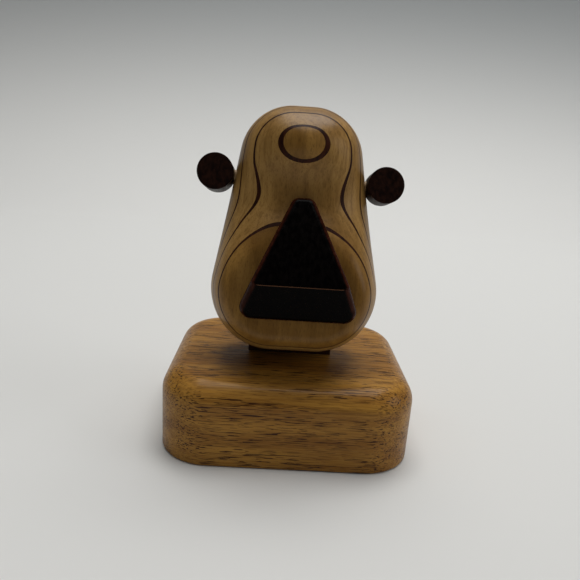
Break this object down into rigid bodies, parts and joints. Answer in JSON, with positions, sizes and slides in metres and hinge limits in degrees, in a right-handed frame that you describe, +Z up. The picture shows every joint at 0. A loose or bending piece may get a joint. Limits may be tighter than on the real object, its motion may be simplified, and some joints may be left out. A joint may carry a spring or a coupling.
{
  "type": "eyeglasses display stand",
  "caption": "Small wooden face-shaped eyeglasses stand: leaning laminated head with wedge nose and dowel eyes, on a neck block and rounded base.",
  "frame": {"origin": "centre of the base's underside, on the surface that the stand rests on", "axes": "+X to the viewer's right across the face, +Y from the face to the back, +Z up"},
  "size_m": [0.062, 0.052, 0.0829],
  "materials": {
    "base_wood": "oiled open-pored brown hardwood, satin",
    "neck_wood": "oiled dark reddish-brown hardwood, satin",
    "head_maple": "light maple boards, hand rubbed, satin",
    "dark_veneer": "thin dark brown veneer, satin",
    "nose_wood": "polished near-black hardwood with reddish-brown rubbed edges",
    "eye_wood": "polished dark hardwood dowel",
    "peg_wood": "plain birch dowel",
    "screw_steel": "plain steel wood screw"
  },
  "bodies": {
    "root": {"base_block": "base_wood", "neck_block": "neck_wood", "head_board_1_face": "head_maple", "head_board_1_brow": "head_maple", "head_board_2": "head_maple", "head_board_3": "head_maple", "head_board_4": "head_maple", "head_board_5": "head_maple", "head_board_6": "head_maple", "head_veneer_1_face": "dark_veneer", "head_veneer_1_brow": "dark_veneer", "head_veneer_2": "dark_veneer", "head_veneer_3": "dark_veneer", "head_veneer_4": "dark_veneer", "head_veneer_5": "dark_veneer", "nose_block": "nose_wood", "left_eye": "eye_wood", "right_eye": "eye_wood", "left_eye_peg": "peg_wood", "right_eye_peg": "peg_wood", "neck_screw": "screw_steel", "base_screws": "screw_steel"}
  },
  "joints": []
}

▶ _The request_:
Please output the complete data exactly.

▶ _Answer to this exercise_:
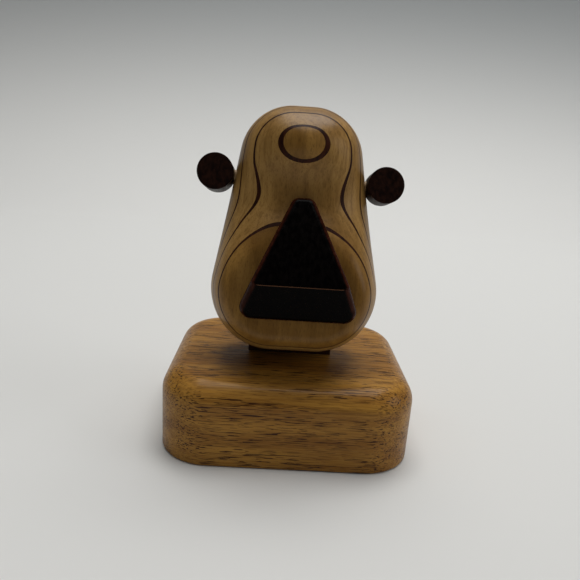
Break this object down into rigid bodies, parts and joints. Answer in JSON, with positions, sizes and slides in metres and hinge limits in degrees, in a right-handed frame that you describe, +Z up. The picture shows every joint at 0. A loose or bending piece may get a joint. Limits may be tighter than on the real object, its motion may be simplified, and some joints may be left out. A joint may carry a spring or a coupling.
{
  "type": "eyeglasses display stand",
  "caption": "Small wooden face-shaped eyeglasses stand: leaning laminated head with wedge nose and dowel eyes, on a neck block and rounded base.",
  "frame": {"origin": "centre of the base's underside, on the surface that the stand rests on", "axes": "+X to the viewer's right across the face, +Y from the face to the back, +Z up"},
  "size_m": [0.062, 0.052, 0.0829],
  "materials": {
    "base_wood": "oiled open-pored brown hardwood, satin",
    "neck_wood": "oiled dark reddish-brown hardwood, satin",
    "head_maple": "light maple boards, hand rubbed, satin",
    "dark_veneer": "thin dark brown veneer, satin",
    "nose_wood": "polished near-black hardwood with reddish-brown rubbed edges",
    "eye_wood": "polished dark hardwood dowel",
    "peg_wood": "plain birch dowel",
    "screw_steel": "plain steel wood screw"
  },
  "bodies": {
    "root": {"base_block": "base_wood", "neck_block": "neck_wood", "head_board_1_face": "head_maple", "head_board_1_brow": "head_maple", "head_board_2": "head_maple", "head_board_3": "head_maple", "head_board_4": "head_maple", "head_board_5": "head_maple", "head_board_6": "head_maple", "head_veneer_1_face": "dark_veneer", "head_veneer_1_brow": "dark_veneer", "head_veneer_2": "dark_veneer", "head_veneer_3": "dark_veneer", "head_veneer_4": "dark_veneer", "head_veneer_5": "dark_veneer", "nose_block": "nose_wood", "left_eye": "eye_wood", "right_eye": "eye_wood", "left_eye_peg": "peg_wood", "right_eye_peg": "peg_wood", "neck_screw": "screw_steel", "base_screws": "screw_steel"}
  },
  "joints": []
}